### Problem description:
Where a line of the listing below includes the word "empty", reproduce that line.
======== Data ========
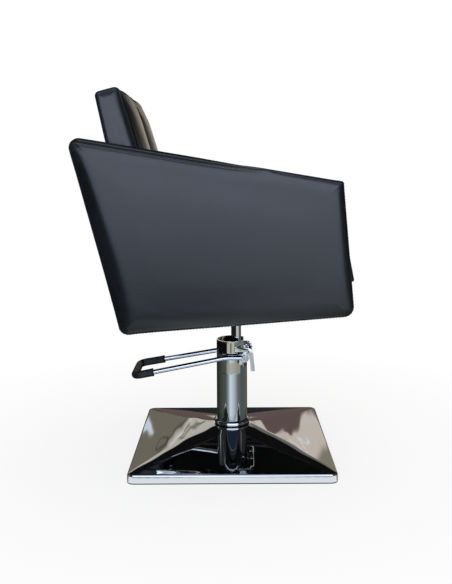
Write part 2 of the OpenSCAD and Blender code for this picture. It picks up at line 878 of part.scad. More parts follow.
// Depth of the two upright channels over the width: full at the crests, none at the seams.
function channel_at(share) = pow(abs(sin(180 * share)), channel_sharp);
back_shares = [-1, -0.94, -0.8, -0.5, -0.2, -0.07, -0.02, 0, 0.02, 0.07, 0.2, 0.5, 0.8, 0.94, 1];
back_bow_shares = [0, 0.1, 0.3, 0];
puff_rise_share = 0.2;

function back_corners(puff) = [
    [rear_u(back_foot), back_foot],
    [front_u(back_foot) - channel_depth + puff, back_foot],
    [front_u(back_top) - channel_depth + puff, back_top + puff * puff_rise_share],
    [rear_u(back_top - back_top_fall), back_top - back_top_fall]
];

back_radii = [12, 12, 32, 12];
function back_ring(inset, y, swell) =
    [for (p = outline(back_corners(channel_depth * swell), back_radii,
                      back_bow_shares * channel_depth, inset, swell)) [p[0], y, p[1]]];

module backrest_cushion() color(leather) {
    half = seat_w / 2;
    flat = half - back_edge_r;
    ends = end_stations(half, back_edge_r);
    seat_place() difference() {
        loft(concat(
            [for (e = ends) back_ring(e[0], -e[1], 0)],
            [for (s = back_shares) back_ring(0, s * flat, channel_at(s))],
            [for (e = reversed(ends)) back_ring(e[0], e[1], 0)]
        ));
        leaning(back_foot + back_board_low - slip_gap, back_top - back_board_high + slip_gap,
                -slip_gap, back_board_t + slip_gap, back_board_w + 2 * slip_gap);
        for (s = [-1, 1]) translate([0, s * bracket_y, 0])
            leaning(cushion_bottom - over, bracket_knee + bracket_rise + slip_gap,
                    -bracket_t - slip_gap, slip_gap, bracket_w + 2 * slip_gap);
    }
}

// Arms

arm_corners = [
    [-arm_foot_rear, 0], [arm_front, 0], [arm_front, arm_front_h], [-arm_top_rear, arm_rear_h]
];
arm_radii = [25, 18, 8, 23];
arm_draw_shares = [-0.5, -0.3, -0.6, -0.5];
crown_reach_shares = [0.55, 0.25];

module arm_board(s) {
    board = [for (i = [0 : len(arm_corners) - 1]) corner(arm_corners, i, 0, arm_board_inset)[0]];
    seat_place() difference() {
        translate([0, s * arm_mid + arm_board_t / 2, 0]) rotate([90, 0, 0])
            linear_extrude(arm_board_t) polygon(board);
        arm_bolt_holes(arm_in, fixing_d + slip_gap, arm_t / 2 - arm_board_t / 2 + arm_bolt_bite + over);
    }
}

module arm_board_left() color(plywood) arm_board(1);
module arm_board_right() color(plywood) arm_board(-1);

function arm_ring(inset, y) =
    [for (p = outline(arm_corners, arm_radii, arm_draw_shares * arm_crown, inset, 1))
        [p[0], y, p[1]]];

module arm_pad(s) {
    half = arm_t / 2;
    r = arm_edge_r;
    reach = (arm_front_h - r) / 2;
    face = half - arm_crown;
    stations = concat(
        [for (share = crown_reach_shares)
            [r + (reach - r) * share, face + arm_crown * (1 - pow(1 - share, 2))]],
        [for (a = end_turns) [r * (1 - cos(a)), face - r + r * sin(a)]],
        [[0, face - r]]
    );
    hollow = [for (i = [0 : len(arm_corners) - 1])
        corner(arm_corners, i, 0, arm_board_inset - slip_gap)[0]];
    seat_place() difference() {
        translate([0, s * arm_mid, 0]) loft(concat(
            [for (t = stations) arm_ring(t[0], -t[1])],
            [arm_ring(0, 0)],
            [for (t = reversed(stations)) arm_ring(t[0], t[1])]
        ));
        translate([0, s * arm_mid + arm_board_t / 2 + slip_gap, 0]) rotate([90, 0, 0])
            linear_extrude(arm_board_t + 2 * slip_gap) polygon(hollow);
        arm_bolt_holes(arm_in - over, fixing_d + 2 * arm_hole_gap, arm_t / 2);
    }
}

module arm_pad_left() color(leather) arm_pad(1);
module arm_pad_right() color(leather) arm_pad(-1);

module arm_bolts() color(steel) {
    seat_place() arm_bolt_places_at(frame_half - rail_t) rotate([180, 0, 0])
        socket_bolt(fixing_d,
                    rail_t + face_gap + arm_t / 2 - arm_board_t / 2 + arm_bolt_bite);
}

// Pedal

// Front of the yoke, seen from the side about the pivot, of thickness t.
module strap_front(t) {
    polygon([
        [strap_reach + strap_lean - t, -strap_down], [strap_reach + strap_lean, -strap_down],
        [strap_reach, strap_up - strap_bend_r], [strap_reach - t, strap_up - strap_bend_r]
    ]);
}

// Cheek of the yoke, seen from the side about the pivot: a strap that turns down in front.
module cheek_outline() {
    difference() {
        union() {
            translate([-strap_tail, strap_up - strap_end_h])
                square([strap_tail + strap_reach - strap_bend_r, strap_end_h]);
            strap_front(strap_w);
            translate([strap_reach - strap_bend_r, strap_up - strap_bend_r]) intersection() {
                circle(r = strap_bend_r);
                square(strap_bend_r);
            }
            circle(r = cheek_disc_r);
            translate([-tab_rear, -tab_down + tab_w / 2]) square([tab_w, tab_down]);
            translate([-tab_rear + tab_w / 2, -tab_down + tab_w / 2]) circle(d = tab_w);
        }
        circle(d = shoulder_d + 2 * run_gap);
    }
}

// Fork arm beside the cylinder, from the yoke's front to the cross pin.
module fork_outline() {
    difference() {
        union() {
            translate([-lever, -fork_h / 2]) square([lever + strap_reach, fork_h]);
            translate([-lever, 0]) circle(d = fork_h);
        }
        translate([-lever, 0]) circle(d = cross_pin_d + 2 * run_gap);
    }
}

module pedal_yoke() color(chrome) {
    translate([pivot_x, 0, pivot_z]) {
        for (s = [-1, 1]) {
            translate([0, s * (cheek_in + cheek_out) / 2, 0]) across(yoke_t) cheek_outline();
            translate([0, s * (fork_in + fork_out) / 2, 0]) across(fork_t) fork_outline();
        }
        across(2 * (cheek_in + over)) strap_front(yoke_t);
    }
}

// Half of the bar's route, from the eye to the middle of the crossbar, on side s.
bend_steps = 7;
knee_steps = 4;
bar_slack = 14;
function bar_half_path(s, start) =
    let (
        level = [pivot_x - bar_level, s * leg_y, pivot_z],
        bend = [-bar_reach, s * bar_half, pivot_z - bar_drop],
        along = unit(bend - level)
    )
    concat(
        start,
        bezier(level + [bar_slack, 0, 0], level, level + bar_slack * along, knee_steps),
        bezier(bend - bar_bend * along, bend, bend - [0, s * bar_bend, 0], bend_steps)
    );
function bar_path() = concat(
    bar_half_path(-1, [[pivot_x - eye_r, -leg_y, pivot_z]]),
    reversed(bar_half_path(1, [[pivot_x - eye_r, leg_y, pivot_z]]))
);

bar_sides = 16;
module pedal_bar() color(chrome) {
    difference() {
        union() {
            loft(bar_rings(bar_path(), bar_d / 2, bar_sides));
            for (s = [-1, 1]) {
                pivot_side(s, cheek_out) cylinder(r = eye_r, h = eye_t);
                translate([pivot_x - eye_r - bar_slack, s * (cheek_out + eye_t / 2), pivot_z])
                    translate([(eye_r + bar_slack) / 2, 0, 0])
                    cube([eye_r + bar_slack, eye_t, bar_d], center = true);
            }
        }
        for (s = [-1, 1]) pivot_side(s, 0)
            cylinder(d = shoulder_d + 2 * run_gap, h = bar_reach);
    }
}

// The grip follows the crossbar and part of each leg.
grip_sides = 20;
grip_flute = 0.5;
function grip_half_path(s, length) =
    let (
        level = [pivot_x - bar_level, s * leg_y, pivot_z],
        bend = [-bar_reach, s * bar_half, pivot_z - bar_drop],
        along = unit(bend - level)
    )
    concat(
        [bend - length * along],
        bezier(bend - bar_bend * along, bend, bend - [0, s * bar_bend, 0], bend_steps)
    );

module pedal_grip() color(black_rubber) {
    difference() {
        loft(bar_rings(concat(grip_half_path(-1, grip_near), reversed(grip_half_path(1, grip_far))),
                       grip_d / 2, grip_sides, grip_flute));
        loft(bar_rings(bar_path(), bar_d / 2 + run_gap, bar_sides));
    }
}

module cross_pin() color(steel) {
    translate([pivot_x - lever, fork_out, pivot_z]) rotate([90, 0, 0])
        cylinder(d = cross_pin_d, h = 2 * fork_out);
}

// Plunger

module pump_plunger() color(steel) {
    translate([-plunger_x, 0, plunger_bottom]) cylinder(d = plunger_d, h = plunger_h);
}

module spring_cup() color(steel) {
    translate([-plunger_x, 0, spring_top]) tube(cup_d, plunger_d + 2 * run_gap, cup_h - face_gap);
}

spring_steps = 12;
spring_sides = 6;
module plunger_spring() color(steel) {
    low = spring_bottom + spring_wire / 2;
    rise = spring_top - spring_bottom - spring_wire;
    count = spring_turns * spring_steps;
    loft(bar_rings([for (k = [0 : count])
        [-plunger_x + spring_d / 2 * cos(360 * k / spring_steps),
         spring_d / 2 * sin(360 * k / spring_steps),
         low + rise * k / count]], spring_wire / 2, spring_sides));
}

base_cover();
ballast_plate();
floor_gasket();
trim_ring();
pump_flange();
flange_bolts();
reservoir_tube();
pump_head();
filler_plug();
pump_cylinder();
cylinder_gland();
guide_bush();
wiper_seal();
upper_sleeve();
pivot_bolts();
piston();
piston_seal();
thrust_washer();
lift_rod();
piston_bolt();
seat_mount();
hub_screws();
mount_bolts();
seat_frame();
seat_board();
seat_cushion();
back_brackets();
bracket_bolts();
back_board();
backrest_cushion();
arm_board_left();
arm_board_right();
arm_pad_left();
arm_pad_right();
arm_bolts();
pedal_yoke();
pedal_bar();
pedal_grip();
cross_pin();
pump_plunger();
spring_cup();
plunger_spring();
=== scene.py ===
# Hydraulic hairdressing chair: the looks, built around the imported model. Metres, +X forward, +Z up.
import json
import math
import bmesh
import bpy
import numpy as np
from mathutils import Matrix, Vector


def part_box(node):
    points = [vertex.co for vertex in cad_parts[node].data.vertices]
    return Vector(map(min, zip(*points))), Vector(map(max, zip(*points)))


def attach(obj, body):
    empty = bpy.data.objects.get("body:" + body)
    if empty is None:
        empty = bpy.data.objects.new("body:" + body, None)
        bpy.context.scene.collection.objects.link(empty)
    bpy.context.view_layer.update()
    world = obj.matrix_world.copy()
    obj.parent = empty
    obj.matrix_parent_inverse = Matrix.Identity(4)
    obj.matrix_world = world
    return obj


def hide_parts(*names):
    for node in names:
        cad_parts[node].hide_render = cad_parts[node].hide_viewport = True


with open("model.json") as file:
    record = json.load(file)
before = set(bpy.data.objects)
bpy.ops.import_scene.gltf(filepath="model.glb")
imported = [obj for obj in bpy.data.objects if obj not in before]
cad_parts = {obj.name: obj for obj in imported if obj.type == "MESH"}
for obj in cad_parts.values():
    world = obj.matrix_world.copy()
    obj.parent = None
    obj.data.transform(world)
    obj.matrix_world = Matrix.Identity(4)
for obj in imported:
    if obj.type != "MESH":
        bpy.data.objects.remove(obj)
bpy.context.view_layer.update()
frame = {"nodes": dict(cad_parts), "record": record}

nodes = frame["nodes"]


# sRGB hex colour to the linear RGBA that a shader takes
def linear(hexText):
    srgb = np.array([int(hexText[k:k + 2], 16) for k in (1, 3, 5)]) / 255
    rgb = np.where(srgb <= 0.04045, srgb / 12.92, ((srgb + 0.055) / 1.055) ** 2.4)
    return (*rgb.tolist(), 1.0)


# Gives several properties of something their values
def setAll(owner, **values):
    for name, value in values.items():
        setattr(owner, name, value)


# Adds one shader node: settings are its own properties, inputs are values or sockets to link
def addNode(tree, kind, inputs=None, **settings):
    node = tree.nodes.new("ShaderNode" + kind)
    setAll(node, **settings)
    for name, value in (inputs or {}).items():
        if isinstance(value, bpy.types.NodeSocket):
            tree.links.new(value, node.inputs[name])
        else:
            node.inputs[name].default_value = value
    return node


# Empties the node tree of a material or world and gives it
def clearedTree(owner):
    owner.use_nodes = True
    owner.node_tree.nodes.clear()
    return owner.node_tree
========
### Answer to this task:
    empty = bpy.data.objects.get("body:" + body)
    if empty is None:
        empty = bpy.data.objects.new("body:" + body, None)
        bpy.context.scene.collection.objects.link(empty)
    obj.parent = empty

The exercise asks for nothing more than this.